My greatest hopes are to increase confidence among our campus that ODI and others are working hard to create and sustain a vibrant, inclusive community; and to considerably reduce the hurt and harm people experience and feel—individually and collectively—when hateful acts occur. It’s important to have relationships with people for these hopes to be realized, and no one group can do this work alone. It’s also important that we utilize and build off of the work from ODI, the Inclusion & Respect Task Force recommendations, climate study data and the external review commissioned by my predecessor.
What’s your sense of the atmosphere surrounding racial issues on campus compared to your previous tenure? Is it more fraught, or less? Are people more frustrated now about efforts to create equity and an environment that’s fair to people of all backgrounds, or are they more optimistic?
I think it’s all of the above. In some ways it probably is more fraught because it sometimes feels like there’s an “us-versus-them” situation where we’re not actually in the same conversation, but using only our own lenses and perspectives on issues. But we also have colleagues who are doing a lot of good work—ODI staff, diversity officers, equity administrators and people serving on commissions and administering programs. Each of these roles is represented across campus, and the people fulfilling them are doing great work to institute and navigate change, which takes time. In some ways we’re making great progress, and in others, progress may be happening more slowly than we’d hoped.
What kind of progress has the task force made, and how will this office build on that?
One very important thing done early in the process was to establish a set of common, university-wide values [united, respectful, secure and safe, inclusive, accountable, empowered and open to growth] that will inform all our work. For instance, one of the things we’re doing to turn that into action is through our hate-bias incident tracking system. We have a responsibility to collect that data so the community can fully understand what people are experiencing, and to have a vehicle to connect with people around these experiences, even as we’re following up on and fully investigating each of them. As another example, over the summer, the ODI leadership team drafted an implementation plan to address the task force recommendations. I’m currently reviewing that plan.

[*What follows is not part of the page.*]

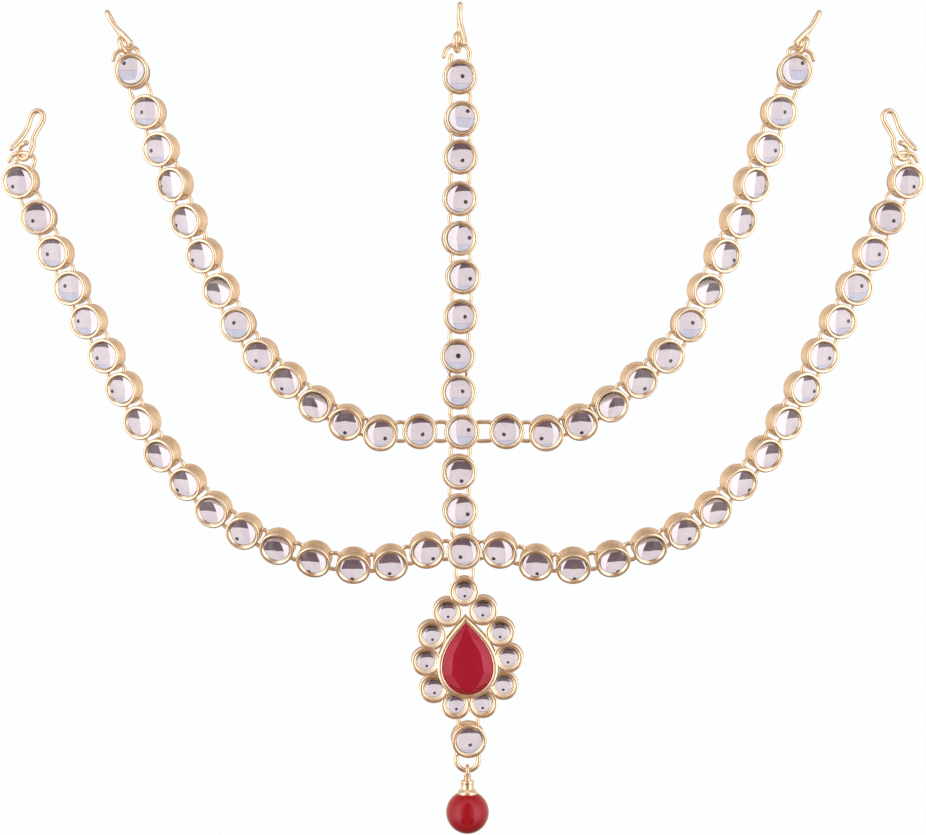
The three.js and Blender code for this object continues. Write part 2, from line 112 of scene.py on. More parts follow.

We're really trying to get a lay of the land, and connect with folks all across campus try to understand what people are experiencing and how we can have a more engaged, restored community. I’m hoping to work closely with people who want to be part of creating solutions and best practices.
With a national search planned, what qualities are needed in a chief diversity officer?
I think we need a leader who has expertise in the field, has a strong sense of emotional intelligence, and is a great strategist. A high EQ is really important. It can be very hard to do work around equity, diversity and inclusion if you don't have capacity to see people for who they are and to have the capacity to hear people from the perspectives that they're sharing.
This story has been updated to remove a reference to Professor Roger Worthington's tenure as chief diversity officer, at his request.